David and Eric Coffin:
- The commodity super-cycle is very much intact. Expect 1 or 2 more interest rate cuts by the Fed. The US Government will always sacrifice the dollar for economic growth -- but especially in an election year they won’t allow a recession.
- Important to remember that the US$ is the world’s pricing currency. Devaluing this creates fewer problems for the USA than for all other countries.
- We are in the middle of a “millennia-scale” shift – not a “century-scale” shift in economic terms. Economic power and influence to change economic trends is moving from Europe/N.America to Asia. For example, we are NOT going to see BM prices come back to prior levels. Get used to it and plan accordingly.
- The metals-cycle is longer-term this time because very little new production has occurred so far. Most company growth has come from acquisitions. And from now on, the cost of bringing new production (new mines or expansion) onstream and of producing all metals is far higher than before. So don’t expect some sudden increase in production as a result of higher metals prices.

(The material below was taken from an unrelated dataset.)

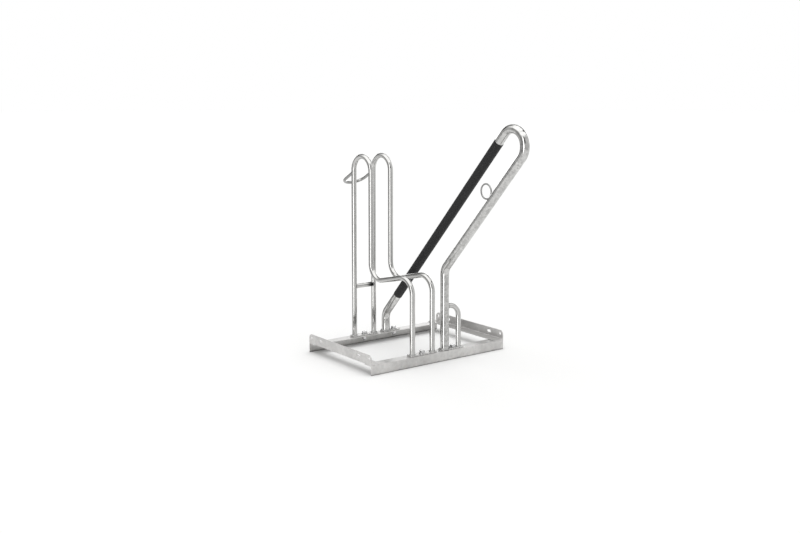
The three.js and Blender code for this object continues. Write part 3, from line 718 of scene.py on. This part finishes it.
finish(foot_plate("holder_plate_front", HOLDER_PLATE, True, HOLDER_BOLT_X), PLATE, ["holder_foot_plate_front"])
finish(foot_plate("holder_plate_rear", HOLDER_PLATE, False, HOLDER_BOLT_X), PLATE, ["holder_foot_plate_rear"])

# ------------------------------------------------------------------ lean-on hoop
lean_dir = Vector((0, -1, LEAN_SLOPE)).normalized()
lean_side = Vector((0, LEAN_SLOPE, 1)).normalized()
lean_top_r = (LEAN_REAR_Z0 - LEAN_FRONT_Z0) / math.sqrt(1 + LEAN_SLOPE ** 2) / 2
mid_z0 = (LEAN_REAR_Z0 + LEAN_FRONT_Z0) / 2
bend_c = Vector((LEAN_X, LEAN_BEND_Y, mid_z0 - LEAN_SLOPE * LEAN_BEND_Y))
rear_top = bend_c + lean_side * lean_top_r + lean_dir * lean_top_r
front_top = bend_c - lean_side * lean_top_r + lean_dir * lean_top_r
rear_knee = Vector((LEAN_X, REAR_Y, LEAN_REAR_Z0 - LEAN_SLOPE * REAR_Y))
front_knee = Vector((LEAN_X, FRONT_Y, LEAN_FRONT_Z0 - LEAN_SLOPE * FRONT_Y))
route = stations([(LEAN_X, REAR_Y, FOOT_Z), rear_knee, rear_top, front_top, front_knee, (LEAN_X, FRONT_Y, FOOT_Z)],
                 [LEAN_FOOT_BEND, lean_top_r - 0.001, lean_top_r - 0.001, LEAN_FOOT_BEND])
lean = sweep("lean_hoop_tube", route, (1, 0, 0), LEAN_R - 0.09, LEAN_WALL, 72)
vent_dir = Vector((0, math.cos(math.radians(134)), math.sin(math.radians(134))))
vent = rod_between("vent", bend_c + vent_dir * (lean_top_r + 6), bend_c + vent_dir * (lean_top_r + 40), VENT_R, 40)
vent_back = rod_between("vent_back", bend_c + vent_dir * (lean_top_r + 6), bend_c + vent_dir * (lean_top_r + 15.2), VENT_R + 1.9, 40)
cut(lean, [vent, vent_back])
finish(lean, LEAN, ["lean_hoop"])
for part, y in (("front", FRONT_Y), ("rear", REAR_Y)):
    finish(foot_bead("lean_%s_weld" % part, LEAN_X, y, LEAN_R, 3.4, seed=7 + y), WELD)

sleeve_base = rear_knee + lean_dir * (LEAN_FOOT_BEND * math.tan(math.atan(1 / LEAN_SLOPE) / 2) + SLEEVE_START)
ro, ri, L = SLEEVE_R, SLEEVE_IN, SLEEVE_L
profile = [(ri, 0.2), (ri + 0.2, 0.0)]
profile += [(ro - 0.45 + 0.45 * math.sin(a), 0.45 - 0.45 * math.cos(a)) for a in [math.radians(90 * i / 6) for i in range(7)]]
profile += [(ro, L * i / 24) for i in range(1, 24)]
profile += [(ro - 0.45 + 0.45 * math.cos(a), L - 0.45 + 0.45 * math.sin(a)) for a in [math.radians(90 * i / 6) for i in range(7)]]
profile += [(ri + 0.2, L), (ri, L - 0.2)]
finish(lathe("protective_sleeve_moulding", profile, sleeve_base, lean_dir, 96, angle=50), BLACK, ["protective_sleeve"])


def eyelet():
    big, r, c = (EYE_OUT - EYE_ROD) / 2, EYE_ROD / 2, Vector((LEAN_X, EYE_Y, EYE_Z))
    n, m = 120, 32
    bm = bmesh.new()
    rings = []
    for i in range(n):
        a = 2 * math.pi * i / n
        e = Vector((0, math.cos(a), math.sin(a)))
        rings.append([bm.verts.new(c + e * (big + r * math.cos(2 * math.pi * j / m)) + Vector((r * math.sin(2 * math.pi * j / m), 0, 0))) for j in range(m)])
    for i in range(n):
        for j in range(m):
            a, b = rings[i], rings[(i + 1) % n]
            bm.faces.new((a[j], a[(j + 1) % m], b[(j + 1) % m], b[j]))
    return to_object("lock_eyelet_ring", bm, 60)


ring = eyelet()
leg_rod = rod_between("leg_cut", front_knee + lean_dir * 60, front_knee + lean_dir * 600, LEAN_R, 96)
cut(ring, [leg_rod])
finish(ring, THIN, ["lock_eyelet"])

# the eyelet lies along the leg: one weld on each side of it, in the groove between the bar and the tube
axis_point = front_knee
to_eye = Vector((LEAN_X, EYE_Y, EYE_Z)) - axis_point
along = to_eye.dot(lean_dir)
away = (to_eye - lean_dir * along).normalized()
touch = axis_point + lean_dir * along
for k, sx in enumerate((1, -1)):
    path, n = [], 70
    for i in range(n + 1):
        s = -12.5 + 25.0 * i / n
        big = (EYE_OUT - EYE_ROD) / 2
        lift = big - math.sqrt(max(0.0, big * big - s * s))
        tilt = math.asin(min(1.0, 3.1 / LEAN_R))
        radial = away * math.cos(tilt) + Vector((sx, 0, 0)) * math.sin(tilt)
        p = touch + lean_dir * s + radial * (LEAN_R - 0.15)
        tangent = Vector((sx, 0, 0)) * math.cos(tilt) - away * math.sin(tilt)
        path.append((p, tangent, away))
    finish(bead("eyelet_weld_%d" % k, path, 2.5, closed=False, taper=5.0, seed=9.0 + k), WELD)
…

- All stocks with significant in-ground assets are now potential buyout targets.
- From now on, look to the smaller companies that are not purely exploration-dependent with: (a) the people skills to bring a small/medium deposit to production; (b) existing infrastructure; (c) economies of scale due to being in an existing camp (with nearby smelters, etc.); (d) the ability to build an existing deposit through exploration and drilling.
- Outside Canada, they like projects with oxide resources.
- Inside Canada, they like “small” VMS plays

John Kaiser:
- “Veneroso is dead wrong”. He and Paul van Eeden have suggested that there are huge hidden stockpiles of base metals around the world that will soon swamp the commodities markets. But there’s no evidence of this.
- Until recently, the mining industry itself was the most negative about its own prospects. It was forward-selling all production until about 2004 – but since then it has changed its tune and reversed that trend in 2006.
- We are in a super-cycle world wide and a recession in the USA will NOT put China and India into negative growth. Their rate of growth may slow down, but they’ll still be expanding.
- India is the “wild card” that nobody’s thinking about. Unlike China, it has a young and growing population and there will be a MASSIVE growth in BM consumption there over the next 20 years.
- He expects higher BM prices before “a move to equilibrium” (which will take many years). Expects $6 per lb copper before that consolidation. There is NEGLIGIBLE new supply over the next couple of years, and there’s been NO “mania” yet in this sector. Prior studies indicating new supply coming on stream keep getting pushed further into the future each year.
- Meanwhile the costs of production of all metals continue to rise, so formerly marginal deposit s continue to be marginal, even with higher sale prices.
- He sees great investment opportunities in the fact that infrastructure throughout the western industrialized world is falling apart and MUST be replaced. Meanwhile, as China/India increase their “environmental footprint”, we need to reduce ours. And there is a great necessity here to “rebuild with a smaller footprint”.
- We may see nickel and copper spike to new highs in the next 6 to 12 months. And when gold breaks $850, LOTS of juniors will move fast. Find ways of filtering out who is the cream. He likes to use filters in “people-tree” software to find competent groups and companies… “Who’s been bought out and may be investing elsewhere? What other companies are in their stable?”
- He’s still very bullish on lbs-in-the-ground companies and those targeted for consolidation. “Go for takeover targets!”